Régions : le grand Ouest tire son épingle du jeu
Concernant le classement des régions tricolores, l’Ile-de-France reste sans surprise sur la première marche du podium avec 291 projets d’investissement mais le niveau reste quasi stable par rapport à 2020 (+1%). La région Grand Est (109 projets) et les Hauts de France (107) arrivent respectivement en seconde et troisième position. En termes de dynamique, plusieurs régions dans l’Ouest (Bretagne, +104% ; Centre-Val-de-Loire, 72% Normandie, 63%) tirent leur épingle du jeu.
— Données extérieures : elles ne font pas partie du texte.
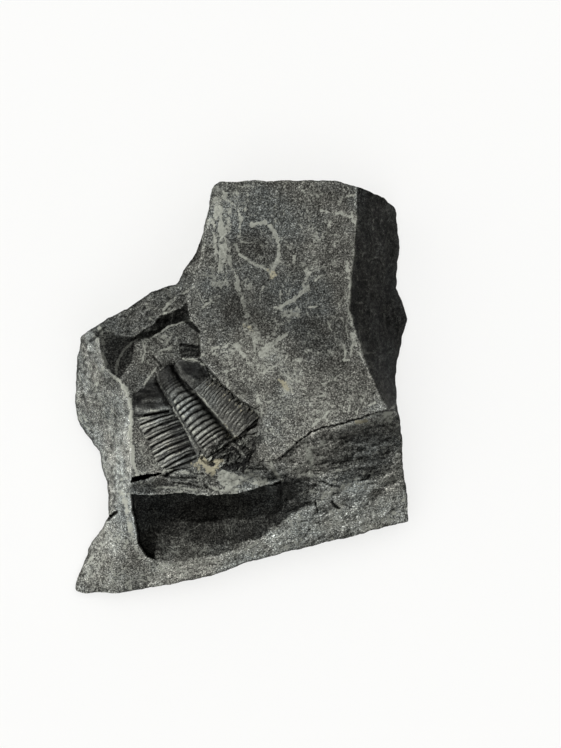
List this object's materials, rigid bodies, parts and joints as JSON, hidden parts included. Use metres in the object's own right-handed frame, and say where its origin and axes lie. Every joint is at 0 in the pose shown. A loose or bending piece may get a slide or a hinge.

L’un des résultats frappant de ce baromètre annuel est que près d’un projet industriel sur deux est localisé dans une commune de moins de 50.000 habitants. « Sur les 482 projets industriels recensés en 2021, près de la moitié ont bénéficié aux petites villes ou aux villes moyennes […] Les entreprises à capitaux étrangers viennent s’implanter dans ces bassins d’emploi alors que les grandes entreprises et les ETI françaises se projettent plus souvent à l’international », souligne le consultant d’EY.
Le choc de la guerre en Ukraine
L’éclatement de la guerre en Ukraine à la fin du mois de février a considérablement assombri les perspectives économiques. En seulement quelques jours, la confiance des entreprises et celle des ménages ont plongé dans un épais brouillard. Selon la vaste enquête EY, près de 80% des entreprises interrogées avant le conflit prévoyaient d’investir en Europe. Ce ratio chute à 48% au lendemain de l’entrée en guerre de la Russie en Ukraine. Même s’il est encore difficile à ce stade de mesurer les conséquences économiques et sociales d’un tel conflit, la plupart des grands instituts de prévision ont révisé drastiquement à la baisse leurs chiffres de croissance pour 2022. « A court terme, on constate une forme de prudence dans les intentions d’investissement. Néanmoins, à trois ans, les entreprises restent assez optimistes et 63% des dirigeants restent optimistes sur l’amélioration de l’attractivité de la France », nuance l’expert. Tout va dépendre de l’issue du conflit et de ses répercussions géopolitiques.